Importantly, we have to derive $\mathbf{e}_j$ again. As the first 3 entries of $\mathbf{e}_j$ are constants, they will become $0$ , so the dot product will also just be the last coordinate times the last entry of $\mathbf{e}^k$ .

\begin{aligned} \frac{\partial \mathbf{e}_j}{\partial x_i} &= \begin{pmatrix}0 \\ 0 \\ 0 \\ \frac{\partial \operatorname{f}_j}{\partial x_i} \end{pmatrix} &= \begin{pmatrix}0 \\ 0 \\ 0 \\ \ \operatorname{f}_{j,i} \end{pmatrix} \end{aligned}

It should be noted, that we are generally dealing and defining functions that are smooth, so the mixed partial derivatives will be symmetrically equal $\operatorname{f}_{j,i} = \operatorname{f}_{i,j}$ .

The last coordinate of the contravariant bases $\mathbf{e}^k$ (see above) has the nice form $\frac{\operatorname{f}_{k}}{\operatorname{f}_{0}^ {2} + \operatorname{f}_{1}^{2} + \operatorname{f}_{2}^{2} + 1} = \frac{\operatorname{f}_{k}}{1 + ||\nabla\operatorname{f}||^2}$ .

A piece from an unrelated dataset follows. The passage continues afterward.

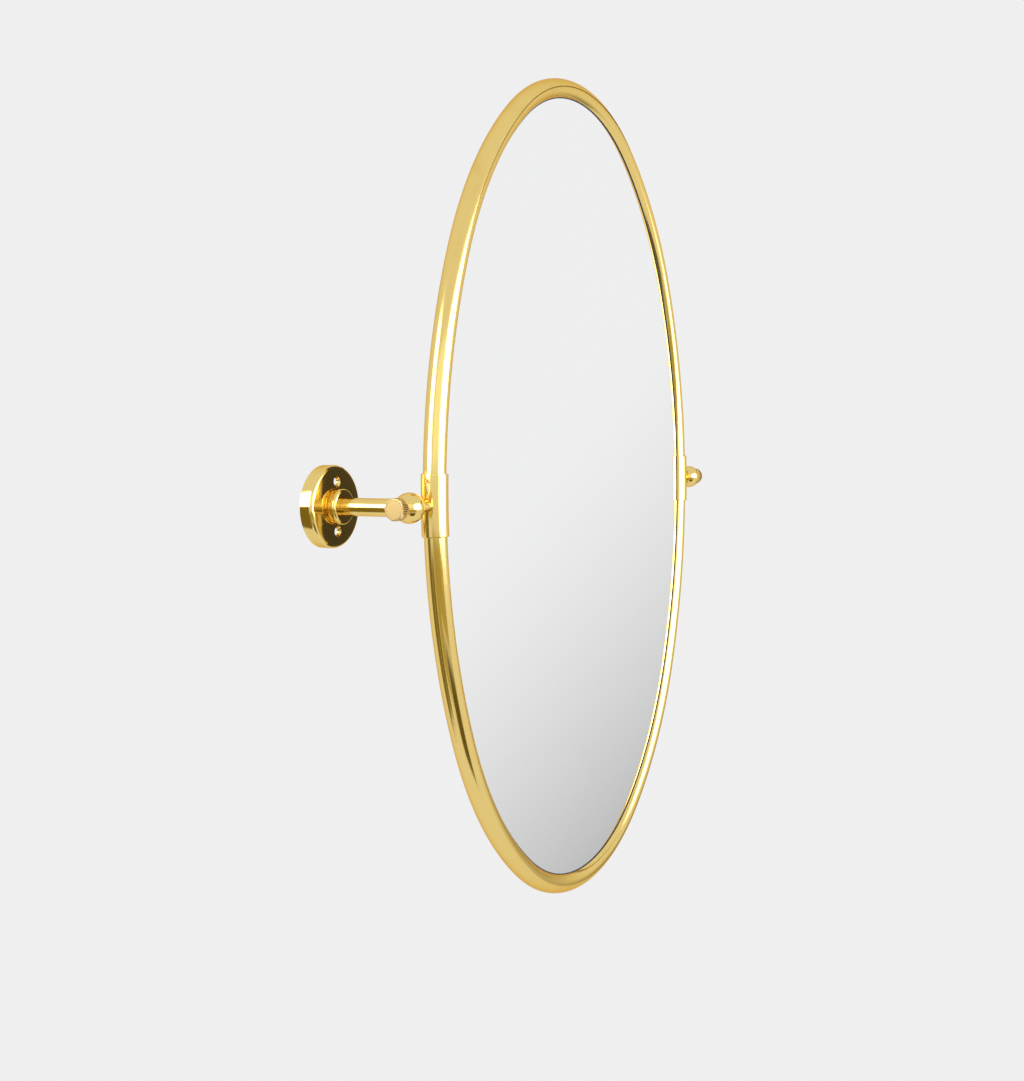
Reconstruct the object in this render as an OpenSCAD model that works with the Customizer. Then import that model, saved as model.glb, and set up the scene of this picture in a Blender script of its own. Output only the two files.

So the overall expression for the Christoffel symbols is:

\Gamma^k_{ij} = \frac{\operatorname{f}_{j,i} \operatorname{f}_{k}}{1+ ||\nabla\operatorname{f}||^2}

The geodesics of a curve $\gamma(t)$ (the ray we want to trace, which might bend due to the metric) can be described using the geodesic equation:

\frac{d^2 c^k}{dt^2} + \Gamma_{ij}^k \frac{dc^i}{dt}\frac{dc^k}{dt} = 0

We can directly solve for the acceleration:

\frac{d^2 c^k}{dt^2} = - \Gamma_{ij}^k \frac{dc^i}{dt}\frac{dc^k}{dt}

We can use the ray's current velocity ( $\frac{d\mathbf{c}}{dt}$ ) as initial values in the above equation to compute the acceleration and from that the new velocity and position.